Exercise description. Set down the whole listing verbatim.
┄┄┄┄┄┄
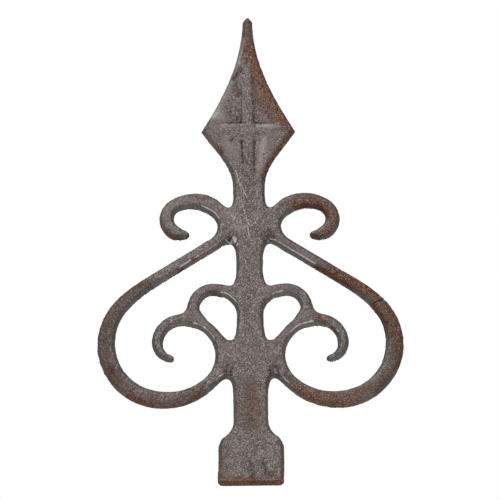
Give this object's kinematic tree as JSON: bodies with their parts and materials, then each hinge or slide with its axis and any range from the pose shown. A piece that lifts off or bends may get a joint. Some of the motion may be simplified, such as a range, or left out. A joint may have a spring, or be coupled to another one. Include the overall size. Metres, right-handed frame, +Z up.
{
  "type": "fence finial",
  "caption": "Flat cast-iron fence finial: a spear head with a raised cross on a stem between two ribbon scrolls, on a shouldered foot.",
  "frame": {"origin": "centre of the foot's flat underside", "axes": "+Z up the stem to the point, -Y the front face, +X to the right as seen from the front"},
  "size_m": [0.1792, 0.016, 0.2794],
  "materials": {
    "cast_iron": "bare grey-brown sand casting with patches of rust"
  },
  "bodies": {
    "root": {"finial_casting": "cast_iron"}
  },
  "joints": []
}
┄┄┄┄┄┄
Right answer.
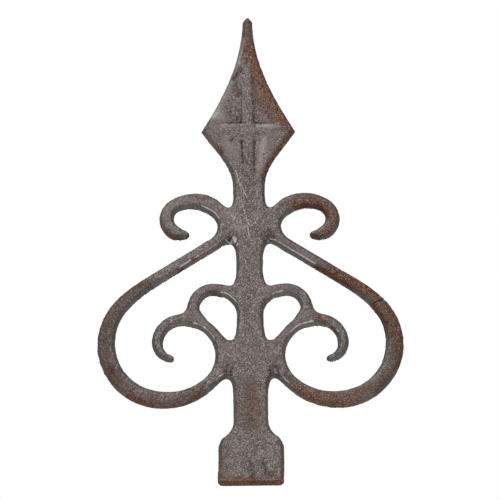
Give this object's kinematic tree as JSON: bodies with their parts and materials, then each hinge or slide with its axis and any range from the pose shown. A piece that lifts off or bends may get a joint. Some of the motion may be simplified, such as a range, or left out. A joint may have a spring, or be coupled to another one. Include the overall size. Metres, right-handed frame, +Z up.
{
  "type": "fence finial",
  "caption": "Flat cast-iron fence finial: a spear head with a raised cross on a stem between two ribbon scrolls, on a shouldered foot.",
  "frame": {"origin": "centre of the foot's flat underside", "axes": "+Z up the stem to the point, -Y the front face, +X to the right as seen from the front"},
  "size_m": [0.1792, 0.016, 0.2794],
  "materials": {
    "cast_iron": "bare grey-brown sand casting with patches of rust"
  },
  "bodies": {
    "root": {"finial_casting": "cast_iron"}
  },
  "joints": []
}